Central banks in the sprint to COP28

There are practical and policy limits to what central banks can do to support the ‘making finance flows consistent’ agenda under Article 2.1(c). For example, they may not have the sustainability mandate to take a more proactive stance. But mandates can be changed, and the United Kingdom’s submission on 2.1(c) calls for a central bank mandate reform that includes mention of the Paris temperature and adaptation goals.

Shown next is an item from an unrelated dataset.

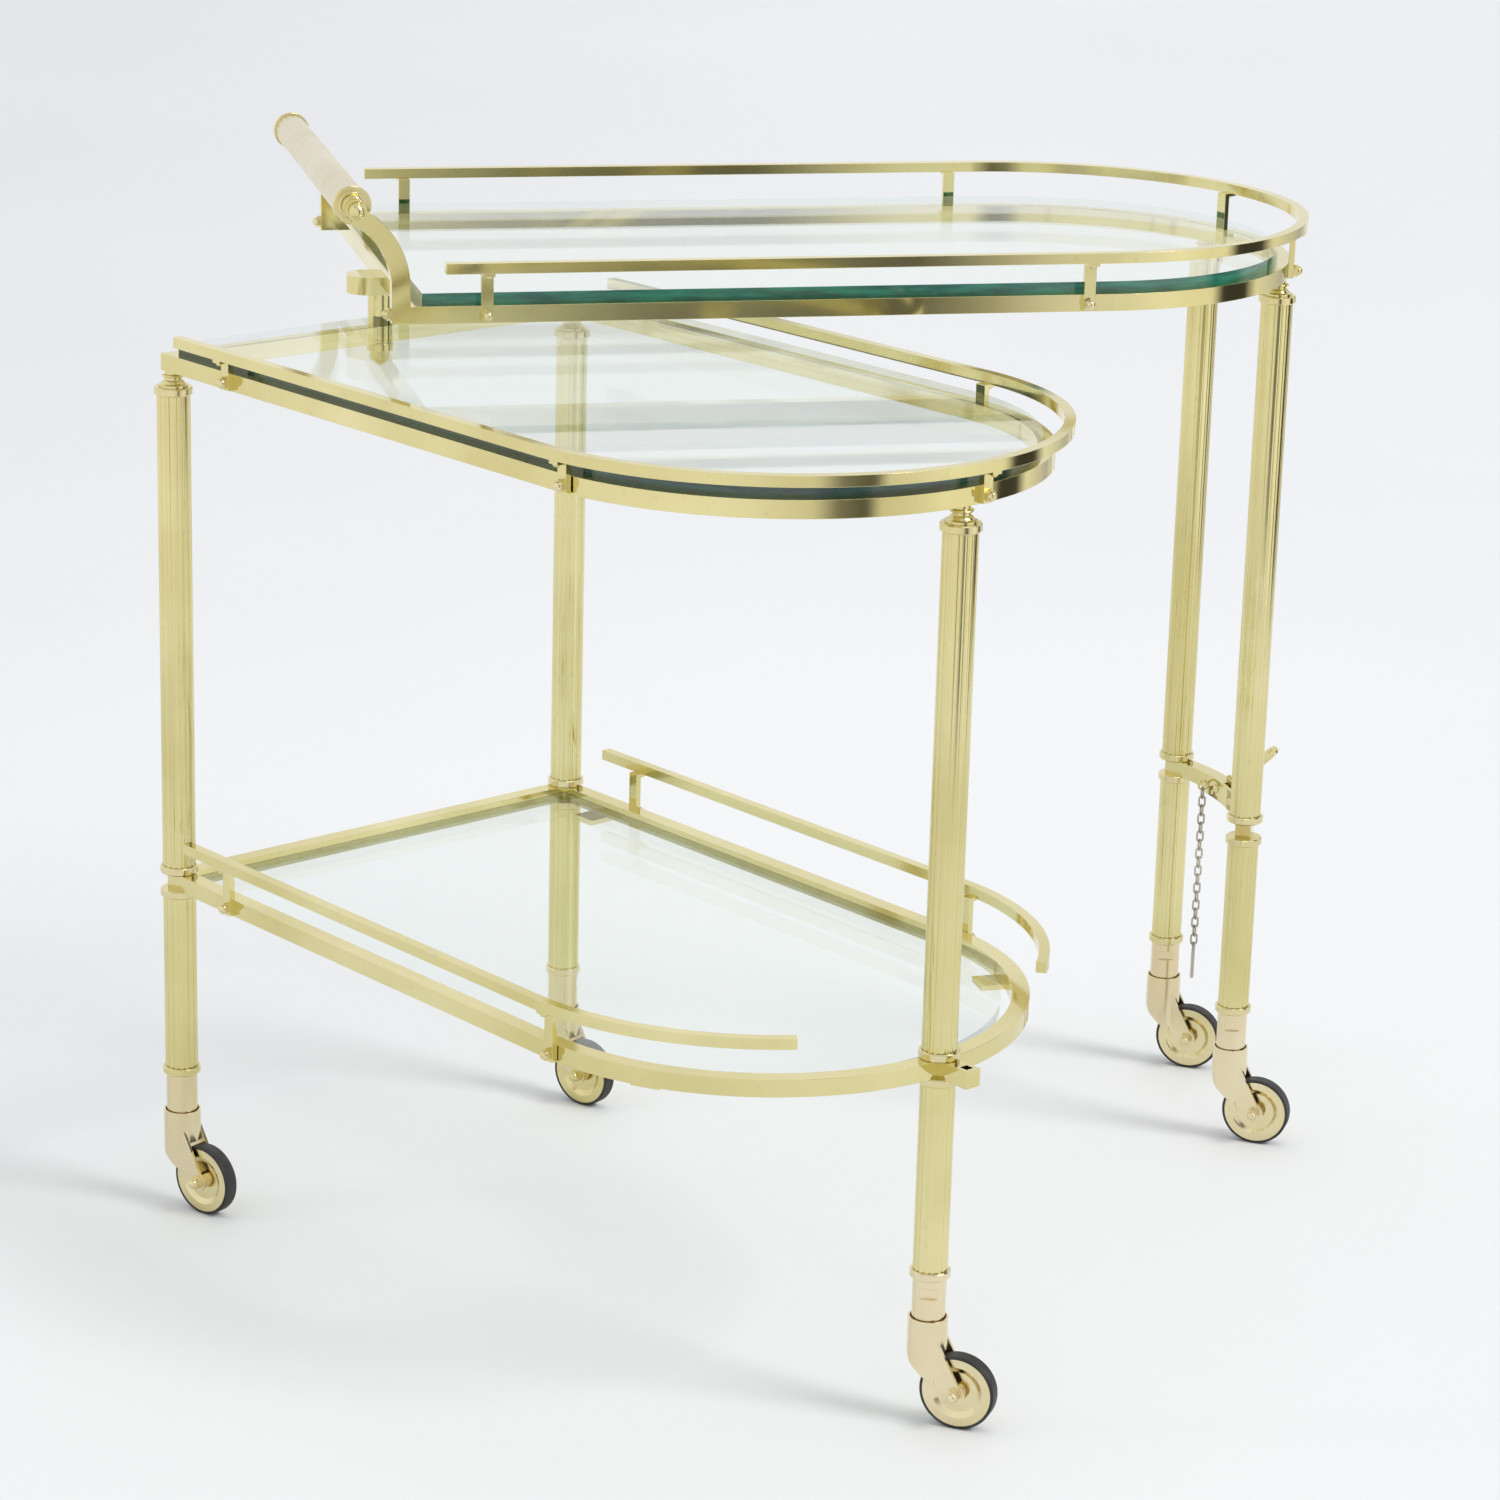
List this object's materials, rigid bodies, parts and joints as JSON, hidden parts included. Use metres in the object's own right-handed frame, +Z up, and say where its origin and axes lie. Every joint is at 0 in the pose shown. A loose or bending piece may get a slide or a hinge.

For central banks in emerging markets and developing economies, there is a deeper issue at stake: it is not possible to realign finance flows where they hardly exist in the first place. As set out in the NGFS submission, central banks cannot compensate or “substitute for firms or households in their investment and consumption decisions nor compensate for gaps in climate policies”. They are also unable to regulate the behaviour of informal enterprises or private equity. This means that there needs to be a strong linkage between their climate finance commitments, and that their mandate can support financial inclusion. A recent paper from the INSPIRE research alliance set out the latest thinking on what inclusive green finance (IGF) could involve. For example, IGF policy approaches can steer capital directly to climate-vulnerable segments of the economy in alignment with adaptation objectives, by offering credit guarantee schemes to micro, small and medium-sized business borrowers in relevant sectors, for instance. Progress on Article 2.1(c) will be assessed as part of the first global stocktake (GST) at COP28 in Dubai, an audit of the world’s collective progress against the goals of the Paris Agreement. Central bank activities and policies demonstrate that they can align their agendas on ‘greening the financial system’ and ‘making finance flows consistent’ to support the implementation of Article 2.1(c). The second meeting on implementing the article, to be held under the Sharm el-Sheikh dialogue in October, offers another chance to recognise this role and harness central banks’ ability to unlock progress on the long-term finance goal ahead of the COP in Dubai from 30 November.